After the airline performed "extremely well" over the last few years, KLM's latest results have been "poor", admits Riolacci. The Dutch carrier's third-quarter operating profit declined 26% to €265 million, while turnover was down 1.8% at €2.75 billion.
Riolacci would not disclose details with staff negotiations ongoing. But he says the plans do not involve any "drastic measures".
Lufthansa, which faced a string of pilot stoppages during October, says it will direct expansion plans away from its mainline operation to other group airlines until management reaches a new labour agreement with the mainline pilots.
The mainline passenger operation cannot be grown under the present "expensive" collective labour agreement, argues Lufthansa Group chief executive Carsten Spohr.
German pilots’ union Vereinigung Cockpit, he says, "would like to keep as many aircraft as possible under the collective labour agreement". But he adds that there must be a reduction of staff costs related to pilots if the mainline is to grow.
But if labour has been a sore subject for Lufthansa and Air France-KLM, it is a happier story at the moment at IAG. Having endured its own share of industrial pain in recent years at both British Airways and Iberia, IAG was a beneficiary this time round.
"We did see a benefit in the third quarter from Air France and Lufthansa, principally from Air France, and we saw that with all three companies [British Airways, Iberia and Vueling] – somewhere in [the region of] €40 million in the third quarter,” says IAG boss Willie Walsh.
Notably, it was Iberia, which over recent years dragged on IAG results, which Walsh describes as the “star performer” in third quarter. While that €162 million operating profit had been "anticipated on the back of the restructuring" programme under way, it was "great to see [the] underlying financial performance of Iberia being as strong as it is".
IAG, which lifted its full-year profit target for the year, also set out a target of 10-14% for long-term annual operating profit margin, and it expects to give its first dividend next year.
Aer Lingus meanwhile, which lifted its profit target after a bright third quarter, is also closing in on settling a long-running labour dispute over pensions. After almost five years of talks, workers have backed proposals to settle the dispute – although the airline, perhaps mindful of the difficult journey so far, remains cautious of unexpected hitches.
But a deal on pensions would allow it to press ahead on securing new labour efficiencies while it will expand transatlantic service for a second straight year.

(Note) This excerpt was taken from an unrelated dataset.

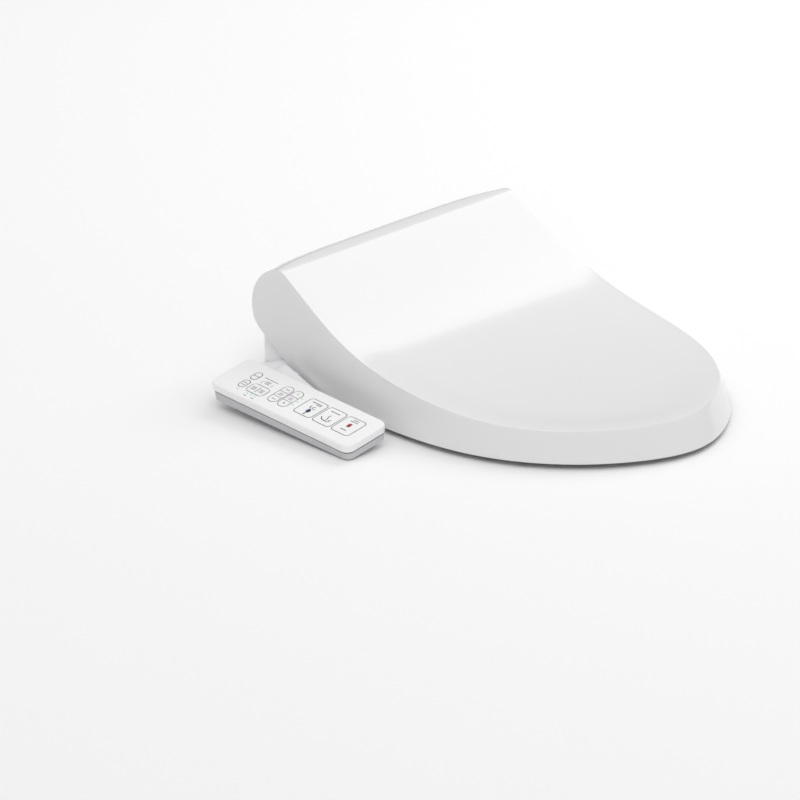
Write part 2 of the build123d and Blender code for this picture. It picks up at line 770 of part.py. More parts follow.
fan_at = (-60.0, 44.0)
with BuildPart() as deodoriser_fan:
    with BuildSketch(Plane.XY.offset(heater_low)):
        with Locations(fan_at):
            RectangleRounded(40, 40, 4)
    extrude(amount=12)
    with BuildSketch(Plane.XY.offset(heater_low + 3)):
        with Locations(fan_at):
            Circle(17.5)
    extrude(amount=12, mode=Mode.SUBTRACT)
    with BuildSketch(Plane.XY.offset(heater_low + 3)):
        with Locations(fan_at):
            Circle(7)
    extrude(amount=7)
deodoriser_fan.part.label = "deodoriser_fan"
export_step(deodoriser_fan.part, "parts/deodoriser_fan.step")

with BuildPart() as deodoriser_cartridge:
    with BuildSketch(Plane.XY.offset(heater_low + 12.2)):
        with Locations(fan_at):
            RectangleRounded(38, 34, 4)
    extrude(amount=14)
    with BuildSketch(Plane.XY.offset(heater_low + 23)):
        with Locations(fan_at):
            with GridLocations(6, 1, 5, 1):
                SlotOverall(24, 2.6, rotation=90)
    extrude(amount=8, mode=Mode.SUBTRACT)
deodoriser_cartridge.part.label = "deodoriser_cartridge"
export_step(deodoriser_cartridge.part, "parts/deodoriser_cartridge.step")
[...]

After the financial turmoil of 2008 and 2009, another profit this year would mark a fifth consecutive year in the black for the Irish carrier. Many of the headwinds appear to be easing, and chief executive Christoph Mueller, who will step down by May 2015, when his successor has been determined, is set to leave the airline in far better health.
"We have two things in common with Ryanair, which I do not say a lot," he says, referring to the strength of its operating margin and cash positions. "I believe if you compare this company with the Aer Lingus of five years ago, when we were threatened with bankruptcy, we now have one of the strongest balance sheets in the industry, if you measure unrestricted cash against turnover, and we are now in spitting-distance of having an operating margin close to the most profitable airline in Europe."
For its part Ryanair is forecasting a robust winter period, and has sharply raised its profit outlook for the full year following a strong first half.
Another European low-cost carrier, EasyJet, meanwhile delivered the improved profit performance it previewed in early October by confirming profits for the £581 million year ending 30 September. This marked an improvement of more than a fifth on the previous year.